То есть, нет, не смущает. Притча - сочинение вневременное, и, возможно, в будущих историях-антологиях "Буква А" будет существовать как идеально выстроенная метафора ситуации выхода из барака. Но критику-современнику приходит в голову простой вопрос: а почему Владимир Маканин не хочет выходить из барака? Почему после бомжа в общаге - зек в лагере? Почему значительный пласт нашей литературы (условно именуемой толстожурнальной) никак не выйдет за пределы бесконечного круга тем? Ведь идеальный рецензент для "Буквы А" - упомянутый Чернышевский. Вот кто был бы в полном восторге.

Ответ может быть таким. "Литературная общественность" и вообще "интеллигенция" - не отдельные представители, а масса, весь лагерь - не вписываются в новую эпоху, не находят своего "места под солнцем", а потому в определенном смысле до сих пор остаются в бараке. Новые социальные практики и реалии - недоступны и раздражают. Ну, об этом много известно. Рыцарь Маканин остается в этой реально трагической ситуации со своим сословием (а можно, наверное, сказать и "со своим народом", если бы эта цитата не провоцировала цинично предположить, что зеки писали на скале ААА): это и его личная трагедия, и - вот странность! - его можно назвать старым лагерником, страшный опыт которого не дает ему писать о чем-то другом. Так что давайте предположим, что Маканин сочинил свою притчу о русской литературе.

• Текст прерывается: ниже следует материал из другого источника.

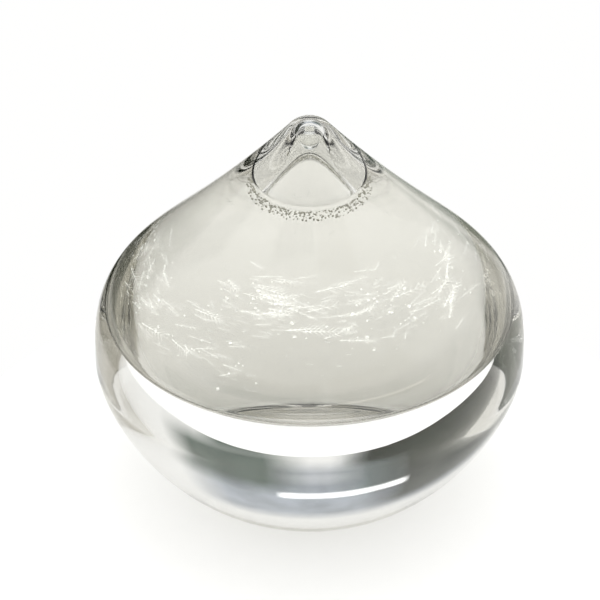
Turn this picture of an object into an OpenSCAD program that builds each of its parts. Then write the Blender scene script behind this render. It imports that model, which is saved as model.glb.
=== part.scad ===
// Storm glass: a sealed, hand-blown glass drop that stands on its own flat foot.
// Its chamber holds a camphor solution, the crystals that grow in it and a pocket of air under the tip.
// Units are millimetres. The origin is the centre of the foot, and +Z points up to the tip.

/* [Glass drop] */
// Widest diameter of the drop
body_d = 80; // [66:1:96]
// Overall height, from the foot to the tip
body_h = 77; // [64:0.5:93]
// Height of the widest point above the foot
belly_h = 29; // [27:0.5:35]
// Diameter of the flat foot
foot_d = 26; // [21:1:32]
// Radius of the rounded tip
tip_r = 5; // [4:0.25:6]
// Lean of the flank just under the tip, measured from the upright
flank_lean = 43; // [38:1:48]
// How strongly the flank runs straight before it curls into the shoulder
flank_reach = 43.5; // [36:0.5:48]
// How far the outside stays upright above its widest point
shoulder_rise = 19.5; // [16:0.5:24]
// How far the outside stays upright below its widest point
bowl_drop = 8; // [6:0.5:10]
// How far the underside sweeps flat beyond the foot
bowl_sweep = 14; // [11:1:17]

/* [Chamber] */
// Thickness of the glass over the chamber's peak
tip_t = 1.8; // [1.4:0.1:2.4]
// Radius of the chamber's rounded peak
peak_r = 2.6; // [2.2:0.1:3.2]
// Lean of the chamber's side just under its peak, measured from the upright
neck_lean = 21; // [18:1:26]
// How strongly that side runs straight before it curls outwards
neck_reach = 30; // [25:1:36]
// How far the chamber's side stays upright above the chamber's widest point
side_rise = 8; // [6:0.5:10]
// How far the chamber's side stays upright below the chamber's widest point
side_drop = 1.5; // [1:0.25:3]
// Height of the chamber's widest point above its floor
side_h = 5; // [4:0.5:8]
// How much further in the chamber's widest point lies than the drop's
wall_t = 7; // [5.5:0.25:8.5]
// Thickness of the solid glass under the chamber
base_t = 31; // [25:0.5:37.5]
// Diameter of the flat in the middle of the chamber's floor
floor_d = 32; // [26:1:38]
// How far the chamber's floor sweeps out beyond that flat
floor_sweep = 12; // [10:1:14]

/* [Filling] */
// Height of the air pocket, from the chamber's peak down to the liquid's edge
air_h = 12.4; // [10:0.2:15]
// How far the liquid's middle dips below its edge
meniscus_h = 0.8; // [0.4:0.1:1.2]

/* [Tip seal] */
// Diameter of the filling hole through the tip
fill_d = 2; // [1.6:0.1:2.4]
// Radius of the glass bead that hangs inside the tip
bead_r = 1.9; // [1.5:0.1:2.3]
// How far the bead's centre hangs below the chamber's peak
bead_drop = 3.2; // [2.8:0.1:4]
// Gap all round between the seal's stem and the filling hole
seal_gap = 0.05; // [0.02:0.01:0.1]

/* [Crystals] */
// Length of the longest feather crystals
feather_len = 8; // [5:0.5:9]
// Width across a feather's barbs
feather_w = 2.6; // [1.5:0.1:3.5]
// Thickness of a feather or a star flake
feather_t = 0.35; // [0.2:0.05:0.6]
// How far the drifts rise and sink from the middle of the liquid
drift_spread = 3; // [2:0.25:4]
// Radius of a star flake
star_r = 1.2; // [0.6:0.1:1.6]
// Radius of a crystal grain at the liquid's edge
grain_r = 0.4; // [0.2:0.05:0.5]
// Length of the longest needles on the chamber's floor
needle_len = 4; // [2:0.5:5]
// Radius of those needles
needle_r = 0.4; // [0.2:0.05:0.5]

/* [Hidden] */

$fn = 96;
tip_steps = 6;
crown_steps = 30;
bowl_steps = 18;

peak_h = body_h - tip_t;
level_h = peak_h - air_h;
filled_h = level_h - base_t;
drift_h = base_t + filled_h / 2;
crystal_clear = 0.6;
golden_angle = 137.508;

// Outlines --------------------------------------------------------------------------------------------
function bezier(p, t) =
    pow(1 - t, 3) * p[0] + 3 * pow(1 - t, 2) * t * p[1] + 3 * (1 - t) * t * t * p[2] + pow(t, 3) * p[3];

// Half outline of a drop from its top down: a round cap, then a crown down to the widest point, then a bowl
function drop_outline(cap_r, top_h, lean, reach, widest, rise, drop, sweep, low_r, low_h) =
    let (
        cap_h = top_h - cap_r,
        cap_end = [cap_r * cos(lean), cap_h + cap_r * sin(lean)],
        crown = [cap_end, cap_end + reach * [sin(lean), -cos(lean)], widest + [0, rise], widest],
        bowl = [widest, widest - [0, drop], [low_r + sweep, low_h], [low_r, low_h]]
    )
    concat(
        [for (i = [0:tip_steps - 1])
            let (a = 90 - (90 - lean) * i / tip_steps)
            [cap_r * cos(a), cap_h + cap_r * sin(a)]],
        [for (i = [0:crown_steps - 1]) bezier(crown, i / crown_steps)],
        [for (i = [0:bowl_steps]) bezier(bowl, i / bowl_steps)]
    );

outside = drop_outline(
    tip_r, body_h, flank_lean, flank_reach, [body_d / 2, belly_h],
    shoulder_rise, bowl_drop, bowl_sweep, foot_d / 2, 0
);
inside = drop_outline(
    peak_r, peak_h, neck_lean, neck_reach, [body_d / 2 - wall_t, base_t + side_h],
    side_rise, side_drop, floor_sweep, floor_d / 2, base_t
);
inside_radii = [for (p = inside) [p.y, p.x]];
function chamber_r(h) = lookup(h, inside_radii);

// Basic solids ----------------------------------------------------------------------------------------
module drop_body() {
    rotate_extrude()
        polygon(concat(outside, [[0, 0]]));
}

module chamber() {
    rotate_extrude()
        polygon(concat(inside, [[0, base_t]]));
}

// One edge of a feather crystal: barbs that shorten from its root at the origin to its tip along +X
function feather_edge(length, half_w, barbs, rib) =
    let (pitch = length / barbs)
    [for (i = [0:barbs - 1])
        each [[i * pitch, rib], [(i + 0.85) * pitch, rib + half_w * (1 - i / barbs)]]];

module feather(length, width, barbs = 6) {
    rib = width / 14;
    edge = feather_edge(length, width / 2 - rib, barbs, rib);
    last = len(edge) - 1;
    linear_extrude(height = feather_t, center = true)
        polygon(concat(edge, [[length, 0]], [for (i = [last:-1:0]) [edge[i].x, -edge[i].y]]));
}

module star(radius) {
    linear_extrude(height = feather_t, center = true)
        polygon([for (i = [0:11]) radius * (i % 2 == 0 ? 1 : 0.3) * [cos(30 * i), sin(30 * i)]]);
}

module grain(radius, length) {
    cylinder(h = length, r = radius, center = true, $fn = 6);
}

// A fan of feathers just inside the chamber's wall, spread over an arc at three alternating heights
module feather_fan(middle, spread, count, height) {
    for (i = [0:count - 1]) {
        turn = middle + spread * (i / (count - 1) - 0.5);
        lift = height + 1.6 * (i % 3 - 1);
        shrink = 1 - 0.14 * (i % 4);
        rotate([0, 0, turn])
            translate([chamber_r(lift) - feather_len - 2 * (i % 2), 0, lift])
                rotate([20 * (i % 3 - 1), 14, 62 + 31 * (i % 3)])
                    translate([-feather_len * shrink / 2, 0, 0])
                        feather(feather_len * shrink, feather_w * shrink);
    }
}

// Sub-parts -------------------------------------------------------------------------------------------
module glass_vessel() {
    color([0.86, 0.88, 0.87, 0.4])
        difference() {
            drop_body();
            chamber();
            translate([0, 0, peak_h - peak_r])
                cylinder(h = body_h, d = fill_d);
        }
}

module tip_seal() {
    bead_h = peak_h - bead_drop;
    color([0.86, 0.88, 0.87])
        union() {
            intersection() {
                drop_body();
                translate([0, 0, bead_h])
                    cylinder(h = body_h, d = fill_d - 2 * seal_gap);
            }
            translate([0, 0, bead_h])
                sphere(r = bead_r);
        }
}

module storm_liquid() {
    edge_r = chamber_r(level_h);
    dish_r = (edge_r * edge_r + meniscus_h * meniscus_h) / (2 * meniscus_h);
    color([0.82, 0.82, 0.76, 0.5])
        difference() {
            chamber();
            translate([0, 0, level_h])
                cylinder(h = body_h, d = body_d);
            translate([0, 0, level_h - meniscus_h + dish_r])
                sphere(r = dish_r);
            crystal_bed();
            feather_drift_left();
            feather_drift_middle();
            feather_drift_right();
            star_flakes();
            liquid_line_crystals();
        }
}

module crystal_bed() {
    color("white")
        for (i = [1:14])
            rotate([0, 0, golden_angle * i])
                translate([floor_d * 0.1 * sqrt(i), 0, base_t + needle_r])
                    rotate([90, 0, 40 * i])
                        grain(needle_r, needle_len * (1 - 0.1 * (i % 4)));
}

module feather_drift_left() {
    color("white")
        feather_fan(195, 70, 7, drift_h - drift_spread);
}

module feather_drift_middle() {
    color("white")
        feather_fan(270, 60, 7, drift_h + drift_spread);
}

module feather_drift_right() {
    color("white")
        feather_fan(340, 60, 6, drift_h - drift_spread / 3);
}

module star_flakes() {
    color("white")
        for (i = [1:12]) {
            height = base_t + filled_h * (0.14 + 0.06 * i);
            rotate([0, 0, golden_angle * i])
                translate([chamber_r(height) * 0.38, 0, height])
                    rotate([35 * (i % 3), 25 * (i % 4), 0])
                        star(star_r * (1 - 0.15 * (i % 3)));
        }
}

module liquid_line_crystals() {
    grains = 16;
    height = level_h - meniscus_h - 2 * grain_r;
    color("white")
        for (i = [0:grains - 1])
            rotate([0, 0, 360 / grains * i])
                translate([chamber_r(height) - crystal_clear - grain_r, 0, height - 0.3 * (i % 2)])
                    rotate([0, 90, 25 * i])
                        grain(grain_r * (1 - 0.2 * (i % 3)), 1.5 * grain_r);
}

glass_vessel();
tip_seal();
storm_liquid();
crystal_bed();
feather_drift_left();
feather_drift_middle();
feather_drift_right();
star_flakes();
liquid_line_crystals();
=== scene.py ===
"""Looks of a drop-shaped storm glass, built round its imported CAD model.

The glass drop, its tip seal and the solution are turned from fine outlines, and the crystals are made of rods.
Each has a procedural finish. The glass stands on a pale table, in soft studio light. Sizes are in metres, and
a name that ends in _mm is in millimetres.
"""

import logging
import math
import random
from collections.abc import Sequence
from dataclasses import dataclass, field
from enum import Enum

import bmesh
import bpy
from mathutils import Euler, Matrix, Vector


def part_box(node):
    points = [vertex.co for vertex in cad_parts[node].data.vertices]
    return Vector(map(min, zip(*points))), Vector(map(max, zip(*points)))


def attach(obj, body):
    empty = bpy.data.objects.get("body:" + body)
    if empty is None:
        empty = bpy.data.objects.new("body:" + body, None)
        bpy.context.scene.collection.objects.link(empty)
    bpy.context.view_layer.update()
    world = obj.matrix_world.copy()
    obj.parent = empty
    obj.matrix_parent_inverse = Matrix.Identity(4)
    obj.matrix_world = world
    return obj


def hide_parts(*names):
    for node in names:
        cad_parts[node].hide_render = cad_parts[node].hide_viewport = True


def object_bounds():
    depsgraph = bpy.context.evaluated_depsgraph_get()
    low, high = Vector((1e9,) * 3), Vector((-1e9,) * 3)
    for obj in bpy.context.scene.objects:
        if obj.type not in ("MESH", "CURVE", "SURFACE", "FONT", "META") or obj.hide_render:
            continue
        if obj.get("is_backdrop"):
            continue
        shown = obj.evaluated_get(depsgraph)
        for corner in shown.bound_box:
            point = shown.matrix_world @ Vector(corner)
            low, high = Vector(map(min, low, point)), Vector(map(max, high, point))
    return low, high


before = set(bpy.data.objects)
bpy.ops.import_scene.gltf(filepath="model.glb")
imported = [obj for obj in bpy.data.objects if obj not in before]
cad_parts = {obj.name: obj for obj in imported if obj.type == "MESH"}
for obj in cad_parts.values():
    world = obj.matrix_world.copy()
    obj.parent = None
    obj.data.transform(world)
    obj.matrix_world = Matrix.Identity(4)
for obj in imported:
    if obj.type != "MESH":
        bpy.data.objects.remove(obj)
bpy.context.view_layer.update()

MM = 0.001
BODY = "root"
GOLDEN_ANGLE = math.radians(137.508)
log = logging.getLogger("storm_glass")

Colour = tuple[float, float, float]


# Outlines and mesh helpers --------------------------------------------------------------------------------


@dataclass(frozen=True)
class DropOutline:
    """Half outline of a drop in millimetres: a round cap, a crown down to the widest point, then a bowl."""

    cap_r: float
    top_h: float
    lean: float
    reach: float
    half_d: float
    widest_h: float
    rise: float
    drop: float
    sweep: float
    low_r: float
    low_h: float
    cap_steps: int = 12
    crown_steps: int = 64
    bowl_steps: int = 40

    @staticmethod
    def _bezier(knots: Sequence[Vector], t: float) -> Vector:
        """Point at t on the cubic curve of four knots."""
        u = 1 - t
        return u**3 * knots[0] + 3 * u * u * t * knots[1] + 3 * u * t * t * knots[2] + t**3 * knots[3]

    def points(self) -> list[Vector]:
        """Works out the outline's points.

        Returns:
            (radius, height) points from the top of the cap down to the edge of the flat underneath.
        """
        lean = math.radians(self.lean)
        cap_h = self.top_h - self.cap_r
        cap_end = Vector((self.cap_r * math.cos(lean), cap_h + self.cap_r * math.sin(lean)))
        widest = Vector((self.half_d, self.widest_h))
        run = self.reach * Vector((math.sin(lean), -math.cos(lean)))
        crown = (cap_end, cap_end + run, widest + Vector((0, self.rise)), widest)
        low = Vector((self.low_r, self.low_h))
        bowl = (widest, widest - Vector((0, self.drop)), low + Vector((self.sweep, 0)), low)
        turns = [math.pi / 2 - (math.pi / 2 - lean) * i / self.cap_steps for i in range(self.cap_steps)]
        cap = [Vector((self.cap_r * math.cos(a), cap_h + self.cap_r * math.sin(a))) for a in turns]
        upper = [self._bezier(crown, i / self.crown_steps) for i in range(self.crown_steps)]
        lower = [self._bezier(bowl, i / self.bowl_steps) for i in range(self.bowl_steps + 1)]
        return cap + upper + lower

    def radius_at(self, height: float) -> float:
        """Radius of the outline at a height.

        Args:
            height: Height above the foot in millimetres.

        Returns:
            The radius in millimetres, or the lowest radius below the outline.
        """
        line = self.points()
        for above, below in zip(line, line[1:]):
            if above.y >= height >= below.y:
                share = (above.y - height) / max(above.y - below.y, 1e-9)
                return above.x + (below.x - above.x) * share
        return line[-1].x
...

Там есть что-то такое, что происходит... ну, вне барака. На воле. Там выходят книжки "Поколение П" и "Голубое сало", "Мифогенная любовь каст" и "Азазель", "Очень короткие тексты" и "Сказки по телефону". Попытки истосковавшихся по сильным жестам людей из барака выскочить и быстро что-нибудь обгадить воспринимаются на воле уже даже без изумления, но с новым чувством вины. Я ничем не могу помочь своим согражданам, оставшимся в зоне. Буква А, первая, главная, прекрасная, выскобленная сотнями рук, говорит мне об одном: ты ничем не можешь помочь.